RSV is Extremely Common
RSV is the most common cause of bronchiolitis and viral pneumonia in children under one year of age. The Centers for Disease Control and Prevention (CDC) reports that each year about 58,000 children under 5 years of age are hospitalized with the infection. And it says most infants have been infected by RSV by the time they reach the age of 1, and almost every child will get RSV by the time they reach the age of 2.
But it’s not just kids that are affected. RSV can also infect older children, teenagers, and adults.
How is RSV spread?
RSV is contagious to people of all ages from babies and toddlers to adults. RSV spreads directly from person to person when an infected person coughs or sneezes sending virus-containing droplets into the air. The droplets can infect a person who inhales them, as well as by hand-to-nose, hand-to-mouth, and hand-to-eye contact.
The virus can also be spread indirectly when someone touches any object infected with the virus, such as toys, countertops, doorknobs, or pens. The virus can live on environmental surfaces for several hours.
Tips for Prevention of RSV
RSV normally peaks in late December to mid-February, but can start in the fall and last into the spring.
Dr. O’Reilly and the CDC recommend the following steps to help prevent the spread of RSV:
- Cover your coughs and sneezes with a tissue or your upper shirt sleeve, not your hands.
- Wash your hands often with soap and water for 20 seconds.
- Keep your hands off your face; germs can spread by touching your eyes, nose and mouth.
- Avoid close contact with sick people, as well as kissing, shaking hands, and sharing cups and eating utensils with others.

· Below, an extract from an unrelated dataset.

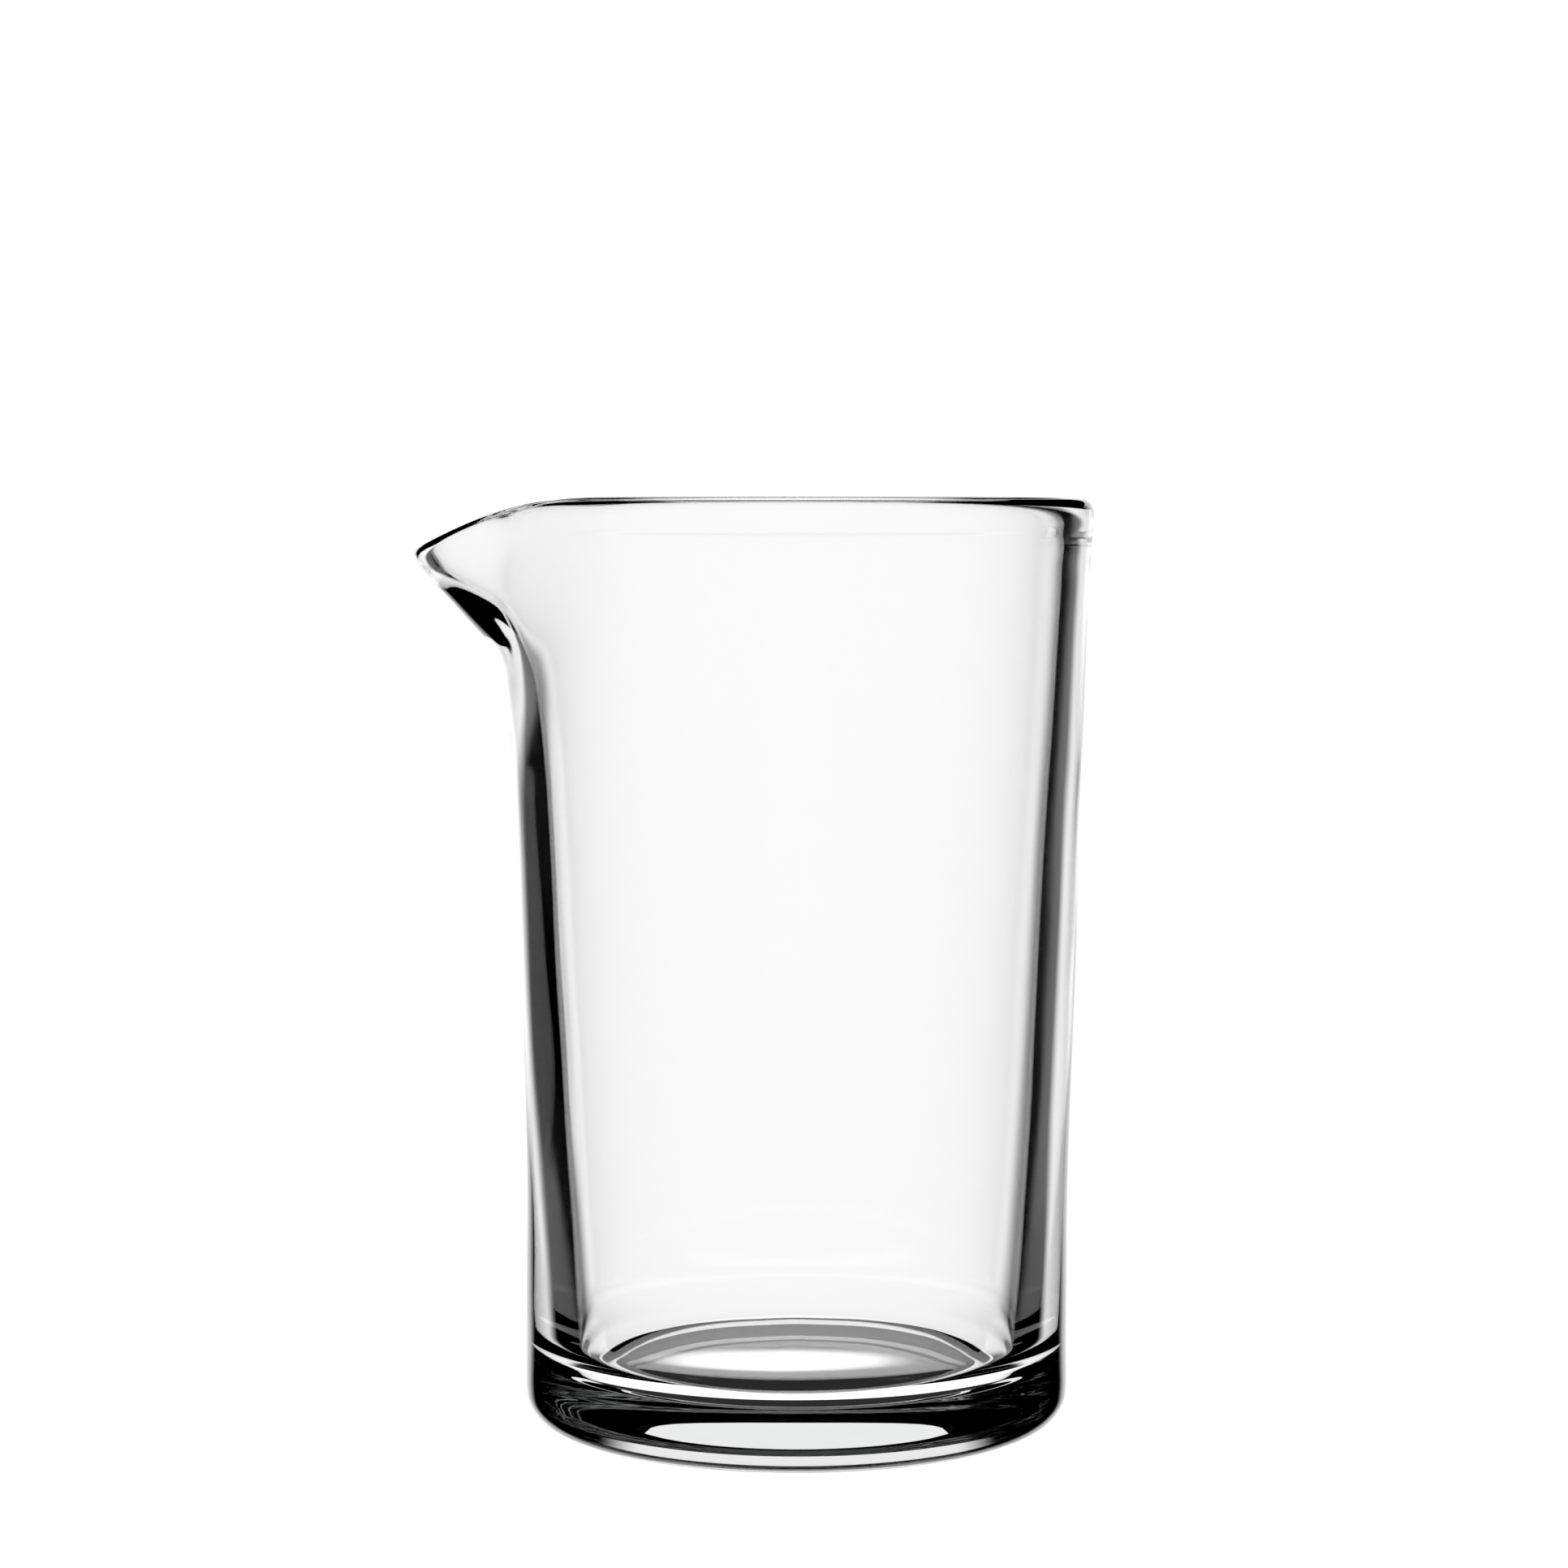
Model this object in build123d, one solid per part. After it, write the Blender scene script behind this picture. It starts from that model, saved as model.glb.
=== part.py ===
from build123d import *
import math
import os

os.makedirs("parts", exist_ok=True)

# A heavy glass mixing beaker: one piece of glass with a thick base, a tapered wall, a
# fire-polished rim and a wide pouring spout. Z is the body's axis, z = 0 is the bench,
# and the spout points along -X. All sizes are in millimetres and degrees.

# Base
REST_RING_OUTER = 37.7
REST_RING_INNER = 31.0
PUNT_DEPTH = 0.3
EDGE_ROUND_WIDTH = 6.3
EDGE_ROUND_HEIGHT = 5.9
FLOOR_HEIGHT = 8.85
FLOOR_RADIUS = 28.5
FLOOR_CORNER = 7.5

# Wall up to the foot of the spout: radius and height. Below the spout the outside is drawn
# in a little, and that side has its own list.
OUTER_WALL = [(44.0, 10), (44.0, 20), (44.0, 36), (44.35, 48), (44.75, 60), (45.2, 72), (45.55, 84), (45.85, 96)]
SPOUT_WALL = [(44.0, 10), (44.0, 20), (43.75, 36), (43.75, 48), (43.95, 60), (44.4, 72), (44.85, 84), (45.3, 96)]
INNER_WALL = [(40.45, 96), (39.8, 84), (39.15, 72), (38.5, 60), (37.85, 48), (37.2, 36), (36.55, 24)]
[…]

- Clean and disinfect surfaces.
- Stay home when you are sick.
Some parents, as part of a new trend to further protect their babies, are going as far as to place signs on their car seat and stroller asking someone to not touch their new infant. Available on many online stores including Etsy and Amazon, a typical sign might read: “Stop! I know I’m cute as can be but please do not touch little me. Thank you!” or “Wash Hands & No Kissing Please – Your Germs Are Too Big for Me.
“The good news is that most infants and children overcome RSV infections without any long-term complications,” said Dr. O’Reilly.